Task description: Write out the whole listing word for word.
--- Start ---
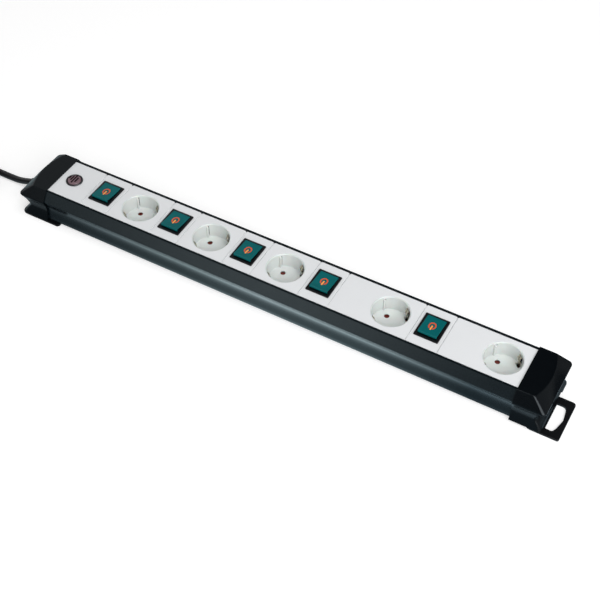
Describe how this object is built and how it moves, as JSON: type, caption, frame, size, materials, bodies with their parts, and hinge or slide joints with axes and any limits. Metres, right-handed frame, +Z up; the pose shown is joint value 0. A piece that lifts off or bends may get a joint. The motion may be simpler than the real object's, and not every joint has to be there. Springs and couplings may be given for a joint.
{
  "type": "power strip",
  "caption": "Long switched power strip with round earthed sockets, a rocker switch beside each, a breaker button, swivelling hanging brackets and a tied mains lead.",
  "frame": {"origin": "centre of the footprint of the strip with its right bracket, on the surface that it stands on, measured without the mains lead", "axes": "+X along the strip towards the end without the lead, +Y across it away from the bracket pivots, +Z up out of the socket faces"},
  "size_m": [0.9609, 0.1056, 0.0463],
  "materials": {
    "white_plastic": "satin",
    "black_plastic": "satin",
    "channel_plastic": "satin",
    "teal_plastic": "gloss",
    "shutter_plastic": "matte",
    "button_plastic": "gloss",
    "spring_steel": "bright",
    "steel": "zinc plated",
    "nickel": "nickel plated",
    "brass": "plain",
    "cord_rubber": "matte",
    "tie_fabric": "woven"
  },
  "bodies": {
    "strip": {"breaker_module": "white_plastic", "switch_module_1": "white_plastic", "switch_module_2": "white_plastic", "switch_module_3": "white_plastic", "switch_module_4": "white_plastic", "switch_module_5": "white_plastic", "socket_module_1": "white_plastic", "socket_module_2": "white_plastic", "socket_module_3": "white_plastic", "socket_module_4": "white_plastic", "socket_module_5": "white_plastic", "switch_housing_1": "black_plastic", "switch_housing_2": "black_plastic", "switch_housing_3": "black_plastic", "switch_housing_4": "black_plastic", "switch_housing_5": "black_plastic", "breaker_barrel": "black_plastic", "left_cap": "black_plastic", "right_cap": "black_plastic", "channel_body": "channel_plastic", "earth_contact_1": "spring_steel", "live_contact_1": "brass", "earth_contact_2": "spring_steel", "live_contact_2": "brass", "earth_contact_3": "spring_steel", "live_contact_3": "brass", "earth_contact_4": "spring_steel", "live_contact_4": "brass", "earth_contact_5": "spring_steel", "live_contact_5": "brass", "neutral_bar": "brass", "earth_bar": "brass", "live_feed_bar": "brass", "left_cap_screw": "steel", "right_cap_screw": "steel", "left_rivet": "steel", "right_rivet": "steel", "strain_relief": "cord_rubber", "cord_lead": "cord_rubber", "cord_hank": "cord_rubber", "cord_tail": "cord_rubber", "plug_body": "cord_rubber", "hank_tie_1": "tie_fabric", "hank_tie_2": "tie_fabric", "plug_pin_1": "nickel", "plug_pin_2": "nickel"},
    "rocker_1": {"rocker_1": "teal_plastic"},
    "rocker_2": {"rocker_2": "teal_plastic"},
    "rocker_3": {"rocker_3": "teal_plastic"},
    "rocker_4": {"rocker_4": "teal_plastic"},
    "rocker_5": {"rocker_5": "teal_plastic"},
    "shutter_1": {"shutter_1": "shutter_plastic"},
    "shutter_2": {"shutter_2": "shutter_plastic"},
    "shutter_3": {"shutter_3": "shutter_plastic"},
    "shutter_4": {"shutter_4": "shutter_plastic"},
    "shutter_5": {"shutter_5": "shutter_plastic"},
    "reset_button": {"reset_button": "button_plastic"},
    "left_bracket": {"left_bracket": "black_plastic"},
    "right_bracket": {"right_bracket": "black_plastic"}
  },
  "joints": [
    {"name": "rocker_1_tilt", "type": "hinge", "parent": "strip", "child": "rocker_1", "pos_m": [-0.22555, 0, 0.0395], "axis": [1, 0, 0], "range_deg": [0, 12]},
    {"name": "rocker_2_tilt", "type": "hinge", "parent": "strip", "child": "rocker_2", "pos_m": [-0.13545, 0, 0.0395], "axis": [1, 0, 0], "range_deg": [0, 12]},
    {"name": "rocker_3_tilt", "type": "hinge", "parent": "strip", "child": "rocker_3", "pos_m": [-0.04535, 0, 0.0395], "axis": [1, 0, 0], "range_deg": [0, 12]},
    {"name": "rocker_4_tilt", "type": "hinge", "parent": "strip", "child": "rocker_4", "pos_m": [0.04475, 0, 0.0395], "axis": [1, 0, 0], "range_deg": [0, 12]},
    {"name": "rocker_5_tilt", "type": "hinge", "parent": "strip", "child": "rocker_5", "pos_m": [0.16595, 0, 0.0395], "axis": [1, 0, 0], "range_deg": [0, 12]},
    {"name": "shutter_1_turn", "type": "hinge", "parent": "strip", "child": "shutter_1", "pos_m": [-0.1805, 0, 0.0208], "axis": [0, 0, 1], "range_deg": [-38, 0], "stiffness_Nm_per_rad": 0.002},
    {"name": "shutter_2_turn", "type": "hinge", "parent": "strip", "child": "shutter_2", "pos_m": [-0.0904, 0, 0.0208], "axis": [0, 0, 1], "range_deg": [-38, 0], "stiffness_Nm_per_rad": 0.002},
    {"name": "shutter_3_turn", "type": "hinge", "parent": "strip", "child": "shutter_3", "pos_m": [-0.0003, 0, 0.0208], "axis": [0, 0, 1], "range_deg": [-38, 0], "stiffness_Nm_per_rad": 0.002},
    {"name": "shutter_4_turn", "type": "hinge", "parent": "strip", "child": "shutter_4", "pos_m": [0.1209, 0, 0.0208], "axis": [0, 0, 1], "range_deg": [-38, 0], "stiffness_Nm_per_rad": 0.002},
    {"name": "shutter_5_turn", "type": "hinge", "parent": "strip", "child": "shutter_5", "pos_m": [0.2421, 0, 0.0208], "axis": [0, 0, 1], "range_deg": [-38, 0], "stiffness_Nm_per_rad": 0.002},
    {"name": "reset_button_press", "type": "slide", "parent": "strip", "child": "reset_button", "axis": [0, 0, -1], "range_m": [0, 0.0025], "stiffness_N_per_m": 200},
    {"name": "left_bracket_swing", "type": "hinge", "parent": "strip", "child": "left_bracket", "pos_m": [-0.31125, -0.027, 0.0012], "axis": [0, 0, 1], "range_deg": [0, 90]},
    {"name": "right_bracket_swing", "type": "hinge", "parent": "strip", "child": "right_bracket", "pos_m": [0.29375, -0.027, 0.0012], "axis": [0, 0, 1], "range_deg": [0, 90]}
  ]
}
--- End ---
Completed task:
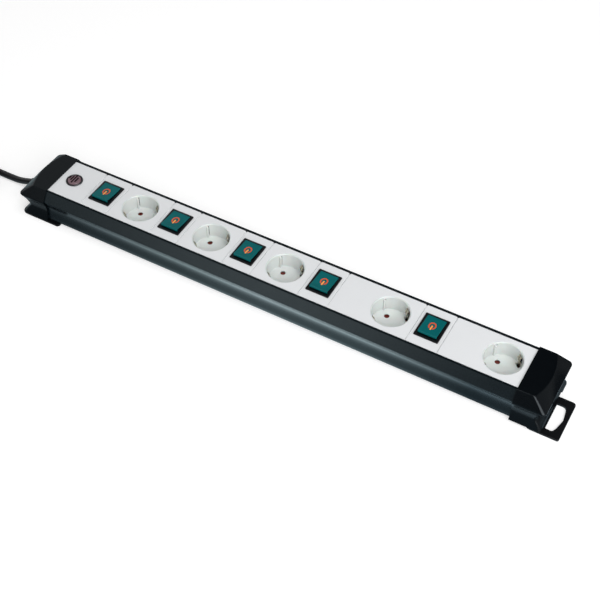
Describe how this object is built and how it moves, as JSON: type, caption, frame, size, materials, bodies with their parts, and hinge or slide joints with axes and any limits. Metres, right-handed frame, +Z up; the pose shown is joint value 0. A piece that lifts off or bends may get a joint. The motion may be simpler than the real object's, and not every joint has to be there. Springs and couplings may be given for a joint.
{
  "type": "power strip",
  "caption": "Long switched power strip with round earthed sockets, a rocker switch beside each, a breaker button, swivelling hanging brackets and a tied mains lead.",
  "frame": {"origin": "centre of the footprint of the strip with its right bracket, on the surface that it stands on, measured without the mains lead", "axes": "+X along the strip towards the end without the lead, +Y across it away from the bracket pivots, +Z up out of the socket faces"},
  "size_m": [0.9609, 0.1056, 0.0463],
  "materials": {
    "white_plastic": "satin",
    "black_plastic": "satin",
    "channel_plastic": "satin",
    "teal_plastic": "gloss",
    "shutter_plastic": "matte",
    "button_plastic": "gloss",
    "spring_steel": "bright",
    "steel": "zinc plated",
    "nickel": "nickel plated",
    "brass": "plain",
    "cord_rubber": "matte",
    "tie_fabric": "woven"
  },
  "bodies": {
    "strip": {"breaker_module": "white_plastic", "switch_module_1": "white_plastic", "switch_module_2": "white_plastic", "switch_module_3": "white_plastic", "switch_module_4": "white_plastic", "switch_module_5": "white_plastic", "socket_module_1": "white_plastic", "socket_module_2": "white_plastic", "socket_module_3": "white_plastic", "socket_module_4": "white_plastic", "socket_module_5": "white_plastic", "switch_housing_1": "black_plastic", "switch_housing_2": "black_plastic", "switch_housing_3": "black_plastic", "switch_housing_4": "black_plastic", "switch_housing_5": "black_plastic", "breaker_barrel": "black_plastic", "left_cap": "black_plastic", "right_cap": "black_plastic", "channel_body": "channel_plastic", "earth_contact_1": "spring_steel", "live_contact_1": "brass", "earth_contact_2": "spring_steel", "live_contact_2": "brass", "earth_contact_3": "spring_steel", "live_contact_3": "brass", "earth_contact_4": "spring_steel", "live_contact_4": "brass", "earth_contact_5": "spring_steel", "live_contact_5": "brass", "neutral_bar": "brass", "earth_bar": "brass", "live_feed_bar": "brass", "left_cap_screw": "steel", "right_cap_screw": "steel", "left_rivet": "steel", "right_rivet": "steel", "strain_relief": "cord_rubber", "cord_lead": "cord_rubber", "cord_hank": "cord_rubber", "cord_tail": "cord_rubber", "plug_body": "cord_rubber", "hank_tie_1": "tie_fabric", "hank_tie_2": "tie_fabric", "plug_pin_1": "nickel", "plug_pin_2": "nickel"},
    "rocker_1": {"rocker_1": "teal_plastic"},
    "rocker_2": {"rocker_2": "teal_plastic"},
    "rocker_3": {"rocker_3": "teal_plastic"},
    "rocker_4": {"rocker_4": "teal_plastic"},
    "rocker_5": {"rocker_5": "teal_plastic"},
    "shutter_1": {"shutter_1": "shutter_plastic"},
    "shutter_2": {"shutter_2": "shutter_plastic"},
    "shutter_3": {"shutter_3": "shutter_plastic"},
    "shutter_4": {"shutter_4": "shutter_plastic"},
    "shutter_5": {"shutter_5": "shutter_plastic"},
    "reset_button": {"reset_button": "button_plastic"},
    "left_bracket": {"left_bracket": "black_plastic"},
    "right_bracket": {"right_bracket": "black_plastic"}
  },
  "joints": [
    {"name": "rocker_1_tilt", "type": "hinge", "parent": "strip", "child": "rocker_1", "pos_m": [-0.22555, 0, 0.0395], "axis": [1, 0, 0], "range_deg": [0, 12]},
    {"name": "rocker_2_tilt", "type": "hinge", "parent": "strip", "child": "rocker_2", "pos_m": [-0.13545, 0, 0.0395], "axis": [1, 0, 0], "range_deg": [0, 12]},
    {"name": "rocker_3_tilt", "type": "hinge", "parent": "strip", "child": "rocker_3", "pos_m": [-0.04535, 0, 0.0395], "axis": [1, 0, 0], "range_deg": [0, 12]},
    {"name": "rocker_4_tilt", "type": "hinge", "parent": "strip", "child": "rocker_4", "pos_m": [0.04475, 0, 0.0395], "axis": [1, 0, 0], "range_deg": [0, 12]},
    {"name": "rocker_5_tilt", "type": "hinge", "parent": "strip", "child": "rocker_5", "pos_m": [0.16595, 0, 0.0395], "axis": [1, 0, 0], "range_deg": [0, 12]},
    {"name": "shutter_1_turn", "type": "hinge", "parent": "strip", "child": "shutter_1", "pos_m": [-0.1805, 0, 0.0208], "axis": [0, 0, 1], "range_deg": [-38, 0], "stiffness_Nm_per_rad": 0.002},
    {"name": "shutter_2_turn", "type": "hinge", "parent": "strip", "child": "shutter_2", "pos_m": [-0.0904, 0, 0.0208], "axis": [0, 0, 1], "range_deg": [-38, 0], "stiffness_Nm_per_rad": 0.002},
    {"name": "shutter_3_turn", "type": "hinge", "parent": "strip", "child": "shutter_3", "pos_m": [-0.0003, 0, 0.0208], "axis": [0, 0, 1], "range_deg": [-38, 0], "stiffness_Nm_per_rad": 0.002},
    {"name": "shutter_4_turn", "type": "hinge", "parent": "strip", "child": "shutter_4", "pos_m": [0.1209, 0, 0.0208], "axis": [0, 0, 1], "range_deg": [-38, 0], "stiffness_Nm_per_rad": 0.002},
    {"name": "shutter_5_turn", "type": "hinge", "parent": "strip", "child": "shutter_5", "pos_m": [0.2421, 0, 0.0208], "axis": [0, 0, 1], "range_deg": [-38, 0], "stiffness_Nm_per_rad": 0.002},
    {"name": "reset_button_press", "type": "slide", "parent": "strip", "child": "reset_button", "axis": [0, 0, -1], "range_m": [0, 0.0025], "stiffness_N_per_m": 200},
    {"name": "left_bracket_swing", "type": "hinge", "parent": "strip", "child": "left_bracket", "pos_m": [-0.31125, -0.027, 0.0012], "axis": [0, 0, 1], "range_deg": [0, 90]},
    {"name": "right_bracket_swing", "type": "hinge", "parent": "strip", "child": "right_bracket", "pos_m": [0.29375, -0.027, 0.0012], "axis": [0, 0, 1], "range_deg": [0, 90]}
  ]
}